## Exercise aim
For this exercise, write out exactly, and only, the lines running from the line that contains "# The origin" through the line that contains "zip(*points))), Vector(map(max, zip(*points)))".
## begin
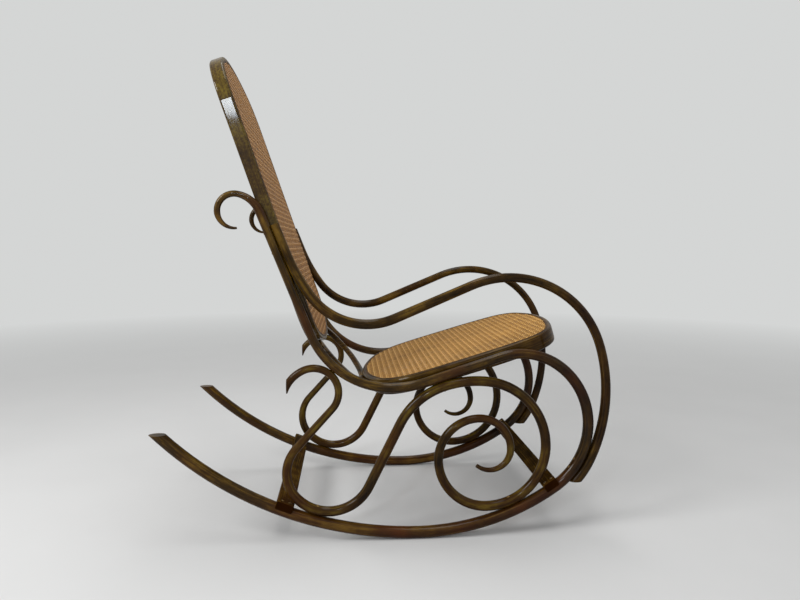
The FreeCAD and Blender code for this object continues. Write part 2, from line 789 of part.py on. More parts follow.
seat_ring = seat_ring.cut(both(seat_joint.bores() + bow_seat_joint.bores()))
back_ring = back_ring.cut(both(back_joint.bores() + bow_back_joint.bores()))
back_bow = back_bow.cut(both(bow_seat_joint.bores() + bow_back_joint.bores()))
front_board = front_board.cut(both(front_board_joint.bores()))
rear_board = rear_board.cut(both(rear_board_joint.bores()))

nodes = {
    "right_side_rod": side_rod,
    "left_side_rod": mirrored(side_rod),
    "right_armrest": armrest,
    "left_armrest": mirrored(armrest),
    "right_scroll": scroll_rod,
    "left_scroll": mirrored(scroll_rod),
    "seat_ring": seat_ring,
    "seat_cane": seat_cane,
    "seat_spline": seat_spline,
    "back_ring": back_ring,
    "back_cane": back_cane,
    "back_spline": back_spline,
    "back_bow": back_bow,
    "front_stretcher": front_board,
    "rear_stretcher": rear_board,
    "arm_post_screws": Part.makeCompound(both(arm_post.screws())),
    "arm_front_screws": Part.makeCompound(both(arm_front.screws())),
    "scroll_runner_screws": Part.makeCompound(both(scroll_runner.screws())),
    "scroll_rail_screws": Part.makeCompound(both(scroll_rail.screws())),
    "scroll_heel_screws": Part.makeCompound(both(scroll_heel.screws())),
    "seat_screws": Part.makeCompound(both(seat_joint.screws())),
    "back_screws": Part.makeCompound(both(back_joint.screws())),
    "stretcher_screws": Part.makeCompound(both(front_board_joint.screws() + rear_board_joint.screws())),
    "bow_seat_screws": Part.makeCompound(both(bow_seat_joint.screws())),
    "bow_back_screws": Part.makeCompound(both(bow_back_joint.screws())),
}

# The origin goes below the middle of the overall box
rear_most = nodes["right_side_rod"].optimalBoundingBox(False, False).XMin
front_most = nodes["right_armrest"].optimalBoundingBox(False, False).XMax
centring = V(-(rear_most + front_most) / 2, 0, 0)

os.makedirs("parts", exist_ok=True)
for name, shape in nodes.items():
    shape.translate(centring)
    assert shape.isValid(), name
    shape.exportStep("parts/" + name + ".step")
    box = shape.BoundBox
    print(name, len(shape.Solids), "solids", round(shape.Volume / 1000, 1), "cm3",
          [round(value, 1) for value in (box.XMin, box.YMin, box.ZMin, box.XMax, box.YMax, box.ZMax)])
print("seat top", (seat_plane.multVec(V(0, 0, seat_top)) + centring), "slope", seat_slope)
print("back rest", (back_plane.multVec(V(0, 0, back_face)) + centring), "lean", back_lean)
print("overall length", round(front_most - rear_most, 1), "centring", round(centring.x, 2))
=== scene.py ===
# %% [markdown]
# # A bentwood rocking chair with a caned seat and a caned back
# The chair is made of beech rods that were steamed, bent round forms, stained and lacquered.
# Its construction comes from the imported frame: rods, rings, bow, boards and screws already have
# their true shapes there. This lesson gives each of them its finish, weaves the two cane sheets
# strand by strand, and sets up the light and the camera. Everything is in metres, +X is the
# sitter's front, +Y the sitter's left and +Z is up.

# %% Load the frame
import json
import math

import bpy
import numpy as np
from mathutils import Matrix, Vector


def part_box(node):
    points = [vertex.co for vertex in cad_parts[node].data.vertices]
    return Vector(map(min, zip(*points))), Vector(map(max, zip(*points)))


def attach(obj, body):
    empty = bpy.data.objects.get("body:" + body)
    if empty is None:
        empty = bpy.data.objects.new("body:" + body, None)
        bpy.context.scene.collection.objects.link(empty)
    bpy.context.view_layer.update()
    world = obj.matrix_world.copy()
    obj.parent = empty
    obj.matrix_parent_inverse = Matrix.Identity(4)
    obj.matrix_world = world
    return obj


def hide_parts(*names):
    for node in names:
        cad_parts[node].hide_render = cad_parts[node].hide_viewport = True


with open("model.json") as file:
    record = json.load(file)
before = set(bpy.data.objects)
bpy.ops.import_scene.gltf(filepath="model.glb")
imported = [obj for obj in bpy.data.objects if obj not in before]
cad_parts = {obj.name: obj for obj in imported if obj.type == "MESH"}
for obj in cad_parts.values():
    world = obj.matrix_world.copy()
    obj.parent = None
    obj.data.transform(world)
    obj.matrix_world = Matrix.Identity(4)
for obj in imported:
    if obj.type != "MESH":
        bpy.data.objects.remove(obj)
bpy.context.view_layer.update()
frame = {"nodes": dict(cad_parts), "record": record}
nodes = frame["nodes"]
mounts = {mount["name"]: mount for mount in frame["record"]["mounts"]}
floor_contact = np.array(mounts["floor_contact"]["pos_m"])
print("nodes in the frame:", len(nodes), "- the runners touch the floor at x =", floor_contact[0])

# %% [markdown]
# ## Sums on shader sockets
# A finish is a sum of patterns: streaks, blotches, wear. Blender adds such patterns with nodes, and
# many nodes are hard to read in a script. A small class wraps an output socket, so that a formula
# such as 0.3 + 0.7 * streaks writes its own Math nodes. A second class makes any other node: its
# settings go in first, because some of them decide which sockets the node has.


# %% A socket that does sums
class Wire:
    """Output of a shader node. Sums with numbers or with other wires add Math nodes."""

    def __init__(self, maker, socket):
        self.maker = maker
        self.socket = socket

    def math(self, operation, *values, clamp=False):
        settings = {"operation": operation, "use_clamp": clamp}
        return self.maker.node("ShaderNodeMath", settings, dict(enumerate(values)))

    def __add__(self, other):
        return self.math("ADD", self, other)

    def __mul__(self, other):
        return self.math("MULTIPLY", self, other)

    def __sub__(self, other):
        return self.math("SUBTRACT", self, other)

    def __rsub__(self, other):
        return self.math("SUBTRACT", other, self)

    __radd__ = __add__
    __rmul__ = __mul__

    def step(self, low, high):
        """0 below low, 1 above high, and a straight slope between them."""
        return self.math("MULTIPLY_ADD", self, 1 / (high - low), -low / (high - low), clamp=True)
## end
## Problem solution
# The origin goes below the middle of the overall box
rear_most = nodes["right_side_rod"].optimalBoundingBox(False, False).XMin
front_most = nodes["right_armrest"].optimalBoundingBox(False, False).XMax
centring = V(-(rear_most + front_most) / 2, 0, 0)

os.makedirs("parts", exist_ok=True)
for name, shape in nodes.items():
    shape.translate(centring)
    assert shape.isValid(), name
    shape.exportStep("parts/" + name + ".step")
    box = shape.BoundBox
    print(name, len(shape.Solids), "solids", round(shape.Volume / 1000, 1), "cm3",
          [round(value, 1) for value in (box.XMin, box.YMin, box.ZMin, box.XMax, box.YMax, box.ZMax)])
print("seat top", (seat_plane.multVec(V(0, 0, seat_top)) + centring), "slope", seat_slope)
print("back rest", (back_plane.multVec(V(0, 0, back_face)) + centring), "lean", back_lean)
print("overall length", round(front_most - rear_most, 1), "centring", round(centring.x, 2))
=== scene.py ===
# %% [markdown]
# # A bentwood rocking chair with a caned seat and a caned back
# The chair is made of beech rods that were steamed, bent round forms, stained and lacquered.
# Its construction comes from the imported frame: rods, rings, bow, boards and screws already have
# their true shapes there. This lesson gives each of them its finish, weaves the two cane sheets
# strand by strand, and sets up the light and the camera. Everything is in metres, +X is the
# sitter's front, +Y the sitter's left and +Z is up.

# %% Load the frame
import json
import math

import bpy
import numpy as np
from mathutils import Matrix, Vector


def part_box(node):
    points = [vertex.co for vertex in cad_parts[node].data.vertices]
    return Vector(map(min, zip(*points))), Vector(map(max, zip(*points)))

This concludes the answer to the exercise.